--- Begin THE RECORDS ---
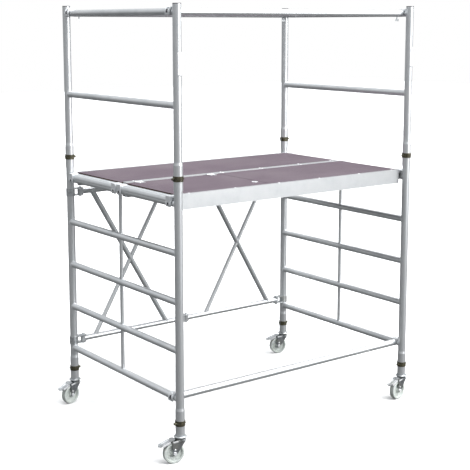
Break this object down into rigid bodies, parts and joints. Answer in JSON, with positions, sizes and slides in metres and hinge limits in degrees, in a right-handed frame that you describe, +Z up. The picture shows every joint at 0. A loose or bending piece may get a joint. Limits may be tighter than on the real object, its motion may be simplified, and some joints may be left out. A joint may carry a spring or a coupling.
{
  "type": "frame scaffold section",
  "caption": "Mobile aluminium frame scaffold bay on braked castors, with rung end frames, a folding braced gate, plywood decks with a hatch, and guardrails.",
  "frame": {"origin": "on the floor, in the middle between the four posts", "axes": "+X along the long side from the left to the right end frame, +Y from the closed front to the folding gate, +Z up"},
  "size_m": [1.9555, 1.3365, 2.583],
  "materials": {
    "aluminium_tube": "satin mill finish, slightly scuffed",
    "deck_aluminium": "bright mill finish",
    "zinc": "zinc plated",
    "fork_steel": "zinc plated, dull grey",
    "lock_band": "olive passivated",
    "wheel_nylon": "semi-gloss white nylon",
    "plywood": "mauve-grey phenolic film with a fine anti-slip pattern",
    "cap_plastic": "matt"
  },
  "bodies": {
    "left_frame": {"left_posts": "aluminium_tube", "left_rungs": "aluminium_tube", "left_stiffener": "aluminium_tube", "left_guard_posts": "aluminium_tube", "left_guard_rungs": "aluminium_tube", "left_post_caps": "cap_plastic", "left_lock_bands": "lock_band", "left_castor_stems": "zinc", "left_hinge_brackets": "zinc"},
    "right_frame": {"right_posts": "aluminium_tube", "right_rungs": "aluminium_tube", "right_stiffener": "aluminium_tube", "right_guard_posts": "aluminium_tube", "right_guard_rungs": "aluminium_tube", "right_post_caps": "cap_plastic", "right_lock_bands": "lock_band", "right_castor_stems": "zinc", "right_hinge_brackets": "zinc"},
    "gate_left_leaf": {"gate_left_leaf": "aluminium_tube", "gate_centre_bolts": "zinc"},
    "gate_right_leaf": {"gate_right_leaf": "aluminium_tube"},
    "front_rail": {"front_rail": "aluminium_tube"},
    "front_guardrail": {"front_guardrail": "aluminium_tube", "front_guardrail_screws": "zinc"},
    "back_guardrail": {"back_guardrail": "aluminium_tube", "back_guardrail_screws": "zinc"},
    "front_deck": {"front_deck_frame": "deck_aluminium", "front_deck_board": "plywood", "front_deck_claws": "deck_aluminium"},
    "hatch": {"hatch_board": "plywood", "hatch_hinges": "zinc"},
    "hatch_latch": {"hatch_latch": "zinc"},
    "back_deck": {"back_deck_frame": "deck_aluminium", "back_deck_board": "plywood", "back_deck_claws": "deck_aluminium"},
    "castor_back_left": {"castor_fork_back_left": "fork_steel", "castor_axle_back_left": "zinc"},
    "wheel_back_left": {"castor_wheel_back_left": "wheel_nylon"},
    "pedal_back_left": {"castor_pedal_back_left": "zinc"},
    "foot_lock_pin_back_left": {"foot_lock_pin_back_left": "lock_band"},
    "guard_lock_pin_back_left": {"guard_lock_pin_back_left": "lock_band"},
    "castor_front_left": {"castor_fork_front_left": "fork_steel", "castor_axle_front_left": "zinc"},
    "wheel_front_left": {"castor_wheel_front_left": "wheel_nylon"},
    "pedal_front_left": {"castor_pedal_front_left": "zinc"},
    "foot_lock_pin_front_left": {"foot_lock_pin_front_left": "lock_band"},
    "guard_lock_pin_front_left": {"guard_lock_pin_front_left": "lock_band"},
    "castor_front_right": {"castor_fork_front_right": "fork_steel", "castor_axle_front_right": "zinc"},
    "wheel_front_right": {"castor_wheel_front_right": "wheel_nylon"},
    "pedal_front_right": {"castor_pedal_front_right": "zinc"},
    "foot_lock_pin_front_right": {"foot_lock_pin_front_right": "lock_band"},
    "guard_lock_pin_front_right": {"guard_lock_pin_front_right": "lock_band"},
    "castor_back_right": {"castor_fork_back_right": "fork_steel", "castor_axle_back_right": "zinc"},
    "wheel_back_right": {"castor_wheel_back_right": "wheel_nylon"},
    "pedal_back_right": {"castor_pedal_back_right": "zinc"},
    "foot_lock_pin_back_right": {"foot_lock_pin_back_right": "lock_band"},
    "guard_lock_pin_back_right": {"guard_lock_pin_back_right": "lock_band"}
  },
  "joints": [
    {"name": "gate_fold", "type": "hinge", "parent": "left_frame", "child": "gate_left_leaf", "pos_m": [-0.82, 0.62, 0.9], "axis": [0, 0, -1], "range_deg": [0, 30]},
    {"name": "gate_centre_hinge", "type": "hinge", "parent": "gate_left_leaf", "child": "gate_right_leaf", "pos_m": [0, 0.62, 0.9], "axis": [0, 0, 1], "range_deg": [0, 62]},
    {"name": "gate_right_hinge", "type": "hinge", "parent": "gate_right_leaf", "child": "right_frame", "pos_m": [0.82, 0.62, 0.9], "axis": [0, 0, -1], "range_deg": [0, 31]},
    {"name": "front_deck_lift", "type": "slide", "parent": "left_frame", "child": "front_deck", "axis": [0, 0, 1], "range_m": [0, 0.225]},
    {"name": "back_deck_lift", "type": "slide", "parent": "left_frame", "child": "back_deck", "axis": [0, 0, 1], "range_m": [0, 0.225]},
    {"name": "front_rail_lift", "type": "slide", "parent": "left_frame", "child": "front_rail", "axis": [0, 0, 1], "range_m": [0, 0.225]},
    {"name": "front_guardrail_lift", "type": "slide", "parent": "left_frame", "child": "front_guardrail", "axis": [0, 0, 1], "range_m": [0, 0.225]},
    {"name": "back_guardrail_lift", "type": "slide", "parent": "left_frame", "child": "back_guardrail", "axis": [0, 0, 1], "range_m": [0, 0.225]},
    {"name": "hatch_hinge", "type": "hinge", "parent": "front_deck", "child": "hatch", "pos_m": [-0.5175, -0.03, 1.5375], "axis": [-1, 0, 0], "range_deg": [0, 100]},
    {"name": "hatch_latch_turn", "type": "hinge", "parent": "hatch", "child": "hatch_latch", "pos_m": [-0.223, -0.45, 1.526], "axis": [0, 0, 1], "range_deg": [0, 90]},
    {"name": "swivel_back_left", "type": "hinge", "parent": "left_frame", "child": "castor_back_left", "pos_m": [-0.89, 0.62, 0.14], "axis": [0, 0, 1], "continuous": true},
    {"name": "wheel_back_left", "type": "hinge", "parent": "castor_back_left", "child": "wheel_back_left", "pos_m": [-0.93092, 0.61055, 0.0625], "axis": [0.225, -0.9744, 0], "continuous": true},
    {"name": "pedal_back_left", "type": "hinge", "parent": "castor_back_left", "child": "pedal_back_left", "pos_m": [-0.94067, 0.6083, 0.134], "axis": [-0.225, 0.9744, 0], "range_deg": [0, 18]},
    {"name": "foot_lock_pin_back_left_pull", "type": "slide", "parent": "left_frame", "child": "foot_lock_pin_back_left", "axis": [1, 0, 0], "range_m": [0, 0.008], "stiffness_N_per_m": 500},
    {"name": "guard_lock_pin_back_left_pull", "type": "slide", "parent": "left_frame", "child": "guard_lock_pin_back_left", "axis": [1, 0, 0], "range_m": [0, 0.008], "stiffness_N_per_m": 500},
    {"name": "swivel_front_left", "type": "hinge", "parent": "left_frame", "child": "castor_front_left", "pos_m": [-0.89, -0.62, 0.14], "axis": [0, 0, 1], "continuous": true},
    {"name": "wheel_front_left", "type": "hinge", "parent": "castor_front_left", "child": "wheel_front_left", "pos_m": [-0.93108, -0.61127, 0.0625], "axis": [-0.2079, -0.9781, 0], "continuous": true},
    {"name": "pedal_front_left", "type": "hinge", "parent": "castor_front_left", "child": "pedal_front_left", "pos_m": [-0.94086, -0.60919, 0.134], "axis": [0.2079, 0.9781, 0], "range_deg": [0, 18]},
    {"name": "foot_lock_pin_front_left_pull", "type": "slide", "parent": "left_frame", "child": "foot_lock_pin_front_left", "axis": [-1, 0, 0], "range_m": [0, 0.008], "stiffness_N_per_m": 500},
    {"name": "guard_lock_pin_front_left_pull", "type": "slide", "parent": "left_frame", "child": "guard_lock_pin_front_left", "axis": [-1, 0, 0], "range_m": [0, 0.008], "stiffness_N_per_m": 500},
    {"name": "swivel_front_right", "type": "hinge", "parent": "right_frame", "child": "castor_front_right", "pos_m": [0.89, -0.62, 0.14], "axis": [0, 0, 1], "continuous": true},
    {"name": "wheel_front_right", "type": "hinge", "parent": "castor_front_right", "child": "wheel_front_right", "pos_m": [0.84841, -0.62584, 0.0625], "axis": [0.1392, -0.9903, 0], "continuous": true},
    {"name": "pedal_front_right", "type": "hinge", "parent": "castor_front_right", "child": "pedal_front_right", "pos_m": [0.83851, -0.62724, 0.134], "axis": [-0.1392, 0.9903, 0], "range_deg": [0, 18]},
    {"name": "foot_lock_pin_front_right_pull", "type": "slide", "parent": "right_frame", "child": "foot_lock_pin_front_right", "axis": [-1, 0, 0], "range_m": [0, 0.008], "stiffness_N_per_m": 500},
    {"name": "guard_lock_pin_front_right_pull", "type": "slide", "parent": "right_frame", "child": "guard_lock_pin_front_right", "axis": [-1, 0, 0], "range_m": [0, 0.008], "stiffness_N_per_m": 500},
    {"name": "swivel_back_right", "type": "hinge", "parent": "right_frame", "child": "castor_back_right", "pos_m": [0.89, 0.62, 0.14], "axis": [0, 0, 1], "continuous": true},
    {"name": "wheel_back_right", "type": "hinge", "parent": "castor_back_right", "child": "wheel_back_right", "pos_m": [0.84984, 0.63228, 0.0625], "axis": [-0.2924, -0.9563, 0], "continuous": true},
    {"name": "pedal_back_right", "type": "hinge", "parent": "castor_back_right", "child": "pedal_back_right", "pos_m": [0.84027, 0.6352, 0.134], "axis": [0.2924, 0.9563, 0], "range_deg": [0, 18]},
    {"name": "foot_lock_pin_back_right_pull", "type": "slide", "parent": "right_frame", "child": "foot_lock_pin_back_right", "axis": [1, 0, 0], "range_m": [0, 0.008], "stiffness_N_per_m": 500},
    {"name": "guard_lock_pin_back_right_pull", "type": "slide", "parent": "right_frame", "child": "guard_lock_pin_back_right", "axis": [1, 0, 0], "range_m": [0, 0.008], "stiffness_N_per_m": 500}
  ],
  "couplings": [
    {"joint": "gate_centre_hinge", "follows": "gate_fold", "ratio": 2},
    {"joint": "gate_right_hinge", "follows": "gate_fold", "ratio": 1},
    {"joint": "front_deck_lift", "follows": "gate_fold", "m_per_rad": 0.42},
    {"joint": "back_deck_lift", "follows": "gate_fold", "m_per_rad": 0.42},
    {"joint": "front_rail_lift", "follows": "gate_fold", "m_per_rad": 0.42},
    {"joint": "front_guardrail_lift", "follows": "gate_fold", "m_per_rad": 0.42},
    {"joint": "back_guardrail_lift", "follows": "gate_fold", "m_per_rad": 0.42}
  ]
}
--- End THE RECORDS ---
--- Begin THE RECORDS ---
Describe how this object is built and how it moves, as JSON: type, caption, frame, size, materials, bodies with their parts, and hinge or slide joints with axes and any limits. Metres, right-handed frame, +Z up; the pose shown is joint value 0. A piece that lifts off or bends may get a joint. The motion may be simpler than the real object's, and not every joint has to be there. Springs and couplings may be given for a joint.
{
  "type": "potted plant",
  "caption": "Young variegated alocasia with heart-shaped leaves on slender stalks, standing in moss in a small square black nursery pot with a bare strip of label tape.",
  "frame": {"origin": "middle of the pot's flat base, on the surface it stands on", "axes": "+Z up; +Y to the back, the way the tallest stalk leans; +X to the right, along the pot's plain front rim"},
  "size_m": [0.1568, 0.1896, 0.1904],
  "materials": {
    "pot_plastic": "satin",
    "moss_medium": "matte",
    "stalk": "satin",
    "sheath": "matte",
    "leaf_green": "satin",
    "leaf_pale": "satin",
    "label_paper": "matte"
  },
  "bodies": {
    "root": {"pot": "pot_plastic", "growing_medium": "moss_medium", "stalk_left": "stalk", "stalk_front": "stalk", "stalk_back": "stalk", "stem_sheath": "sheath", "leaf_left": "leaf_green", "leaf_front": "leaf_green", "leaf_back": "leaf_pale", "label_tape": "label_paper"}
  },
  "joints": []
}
--- End THE RECORDS ---
■ EXERCISE AIM ■
Isolate each line of the listing above that includes "this". Copy it.

■ OUTPUT ■
Break this object down into rigid bodies, parts and joints. Answer in JSON, with positions, sizes and slides in metres and hinge limits in degrees, in a right-handed frame that you describe, +Z up. The picture shows every joint at 0. A loose or bending piece may get a joint. Limits may be tighter than on the real object, its motion may be simplified, and some joints may be left out. A joint may carry a spring or a coupling.
Describe how this object is built and how it moves, as JSON: type, caption, frame, size, materials, bodies with their parts, and hinge or slide joints with axes and any limits. Metres, right-handed frame, +Z up; the pose shown is joint value 0. A piece that lifts off or bends may get a joint. The motion may be simpler than the real object's, and not every joint has to be there. Springs and couplings may be given for a joint.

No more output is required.